Just like his boss, Heiduk seeks to bring God honor as he serves the student athletes. One of his main means of highlighting them is by writing articles. He believes they deserve to be recognized for all the hard work that they put into their sport. But he has a broader goal than merely displaying the skill of the student body.
“I know that each team has stories to share, and their stories are a way that God’s faithfulness and grace to us can be shared,” he says.
As someone who others look up to, each athlete and coach has a unique opportunity to point back to God as the one who gave them the very skill they have developed.
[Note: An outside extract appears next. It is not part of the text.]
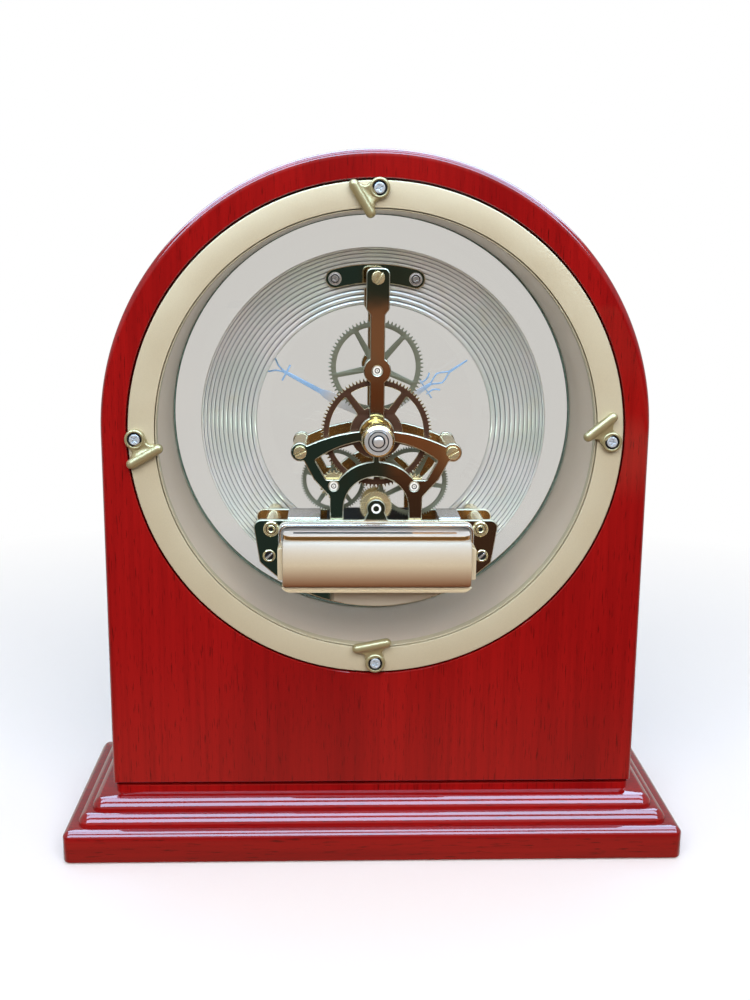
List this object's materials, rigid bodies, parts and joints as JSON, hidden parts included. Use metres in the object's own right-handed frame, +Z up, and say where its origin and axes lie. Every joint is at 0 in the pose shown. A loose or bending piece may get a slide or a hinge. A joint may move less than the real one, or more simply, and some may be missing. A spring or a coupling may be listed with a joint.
{
  "type": "skeleton clock",
  "caption": "Arched gloss-mahogany mantel clock on a stepped base, with a battery skeleton movement hung in a round bore behind a chapter ring.",
  "frame": {"origin": "middle of the bottom of the bounding box, under the felt pads", "axes": "+Z up, +Y towards the dial side, -Y towards the open back with the knob and battery, +X to the right when seen from the back"},
  "size_m": [0.192, 0.072, 0.2143],
  "materials": {
    "mahogany": "high-gloss red mahogany lacquer",
    "felt": "dark felt pads",
    "zinc_screw": "zinc-plated steel screws",
    "sleeve_metal": "satin taupe-grey metal",
    "champagne": "satin champagne-gold metal",
    "cast_gold": "semi-gloss cast gold",
    "bezel_gold": "polished gold",
    "dial_glass": "clear plate glass, greenish edge",
    "chapter_silver": "turned silver, mirror-like ridges",
    "marker_black": "black enamel",
    "gold_mirror": "mirror-polished gold",
    "bronze_wheel": "polished bronze",
    "steel_wheel": "silver-green plated steel",
    "brass_wheel": "polished brass",
    "bushing_white": "white bushings",
    "blue_steel": "light blue hands",
    "nickel": "satin nickel",
    "cover_gold": "satin champagne-gold cover",
    "iron": "soft-iron laminations",
    "copper": "enamelled copper wire",
    "board_green": "printed board",
    "cell_jacket": "printed steel cell jacket"
  },
  "bodies": {
    "clock_case": {"base_plinth": "mahogany", "case_body": "mahogany", "base_screws": "zinc_screw", "felt_feet": "felt", "tube_sleeve": "sleeve_metal", "rear_ring": "champagne", "clip_screws": "zinc_screw", "front_bezel": "bezel_gold", "dial_glass": "dial_glass", "chapter_ring": "chapter_silver", "hour_markers": "marker_black", "dial_posts": "brass_wheel", "dial_screws": "brass_wheel", "top_bracket": "gold_mirror", "bracket_screws": "nickel", "top_post": "brass_wheel", "plate_screws": "brass_wheel", "rear_plate": "gold_mirror", "front_plate": "gold_mirror", "arm_pillars": "brass_wheel", "pivot_bushings": "bushing_white", "bottom_plate_rear": "gold_mirror", "bottom_plate_front": "gold_mirror", "bottom_posts": "brass_wheel", "post_nuts": "brass_wheel", "spacer_blocks": "nickel", "stator": "iron", "coil": "copper", "circuit_board": "board_green", "battery_housing": "nickel", "battery": "cell_jacket", "battery_contacts": "nickel"},
    "centre": {"centre_arbor": "brass_wheel", "centre_wheel": "bronze_wheel", "set_knob": "bezel_gold", "cannon_pinion": "brass_wheel", "minute_hand": "blue_steel", "hand_nut": "brass_wheel"},
    "top_train": {"top_arbor": "brass_wheel", "top_wheel": "steel_wheel"},
    "left_train": {"left_arbor": "brass_wheel", "left_wheel": "steel_wheel"},
    "right_train": {"right_arbor": "brass_wheel", "right_wheel": "steel_wheel"},
    "lower_train": {"lower_arbor": "brass_wheel", "lower_wheel": "brass_wheel", "drive_wheel": "brass_wheel"},
    "rotor_body": {"rotor": "iron"},
    "minute_train": {"minute_wheel": "brass_wheel"},
    "hour_train": {"hour_wheel": "brass_wheel", "hour_hand": "blue_steel"},
    "clip_top_body": {"clip_top": "cast_gold"},
    "clip_left_body": {"clip_left": "cast_gold"},
    "clip_right_body": {"clip_right": "cast_gold"},
    "clip_bottom_body": {"clip_bottom": "cast_gold"},
    "cover_body": {"battery_cover": "cover_gold"}
  },
  "joints": [
    {"name": "centre_turn", "type": "hinge", "parent": "clock_case", "child": "centre", "pos_m": [0, 0, 0.1314], "axis": [0, 1, 0], "continuous": true},
    {"name": "top_turn", "type": "hinge", "parent": "clock_case", "child": "top_train", "pos_m": [0, 0, 0.15048], "axis": [0, 1, 0], "continuous": true},
    {"name": "left_turn", "type": "hinge", "parent": "clock_case", "child": "left_train", "pos_m": [-0.01293, 0, 0.11543], "axis": [0, 1, 0], "continuous": true},
    {"name": "right_turn", "type": "hinge", "parent": "clock_case", "child": "right_train", "pos_m": [0.01157, 0, 0.11531], "axis": [0, 1, 0], "continuous": true},
    {"name": "lower_turn", "type": "hinge", "parent": "clock_case", "child": "lower_train", "pos_m": [0, 0, 0.10871], "axis": [0, 1, 0], "continuous": true},
    {"name": "rotor_turn", "type": "hinge", "parent": "clock_case", "child": "rotor_body", "pos_m": [0, 0, 0.10271], "axis": [0, 1, 0], "continuous": true},
    {"name": "minute_wheel_turn", "type": "hinge", "parent": "clock_case", "child": "minute_train", "pos_m": [0, 0, 0.1239], "axis": [0, 1, 0], "continuous": true},
    {"name": "hour_turn", "type": "hinge", "parent": "clock_case", "child": "hour_train", "pos_m": [0, 0, 0.1314], "axis": [0, 1, 0], "continuous": true},
    {"name": "clip_top_swivel", "type": "hinge", "parent": "clock_case", "child": "clip_top_body", "pos_m": [0, 0, 0.2031], "axis": [0, -1, 0], "range_deg": [-31.5, 58.5]},
    {"name": "clip_left_swivel", "type": "hinge", "parent": "clock_case", "child": "clip_left_body", "pos_m": [-0.07179, 0, 0.13027], "axis": [0, -1, 0], "range_deg": [-29.5, 60.5]},
    {"name": "clip_right_swivel", "type": "hinge", "parent": "clock_case", "child": "clip_right_body", "pos_m": [0.07039, 0, 0.13005], "axis": [0, -1, 0], "range_deg": [-39.5, 50.5]},
    {"name": "clip_bottom_swivel", "type": "hinge", "parent": "clock_case", "child": "clip_bottom_body", "pos_m": [0, 0, 0.0606], "axis": [0, -1, 0], "range_deg": [-11.3, 78.7]},
    {"name": "battery_cover_slide", "type": "slide", "parent": "clock_case", "child": "cover_body", "axis": [0, -1, 0], "range_m": [0, 0.02]}
  ],
  "couplings": [
    {"joint": "top_turn", "follows": "centre_turn", "ratio": -6.4286},
    {"joint": "left_turn", "follows": "centre_turn", "ratio": -4.0909},
    {"joint": "right_turn", "follows": "centre_turn", "ratio": -5},
    {"joint": "lower_turn", "follows": "centre_turn", "ratio": 8.7662},
    {"joint": "rotor_turn", "follows": "centre_turn", "ratio": -35.065},
    {"joint": "minute_wheel_turn", "follows": "centre_turn", "ratio": -0.33333},
    {"joint": "hour_turn", "follows": "centre_turn", "ratio": 0.083333}
  ]
}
Heiduk hopes that by displaying excellence in athletics, people outside will be drawn to come see who the students really play for.
Even in his own life, Heiduk says that he didn’t fully realize what it meant to be a Christian until he came to Westmont, and it was sports that brought him there. Now he hopes that even just one student will come to Master’s and embrace Christ because of his work and the witness of the athletes.
“I definitely see this right now as my calling to use my experiences in athletics and some of the gifts that god has given me…ultimately to use for his glory and to share what He’s been doing in the lives of the student athletes and the coaches and hopefully the future generations to come,” Heiduk says.
As the game ends, and the fans linger in the gym, the athletic department is busily working to put everything away. The athletes go back to their locker room and the staff back to their offices just above. Everyone knows the team played their best that day to worship the Master and that group is not just the guys shooting hoops.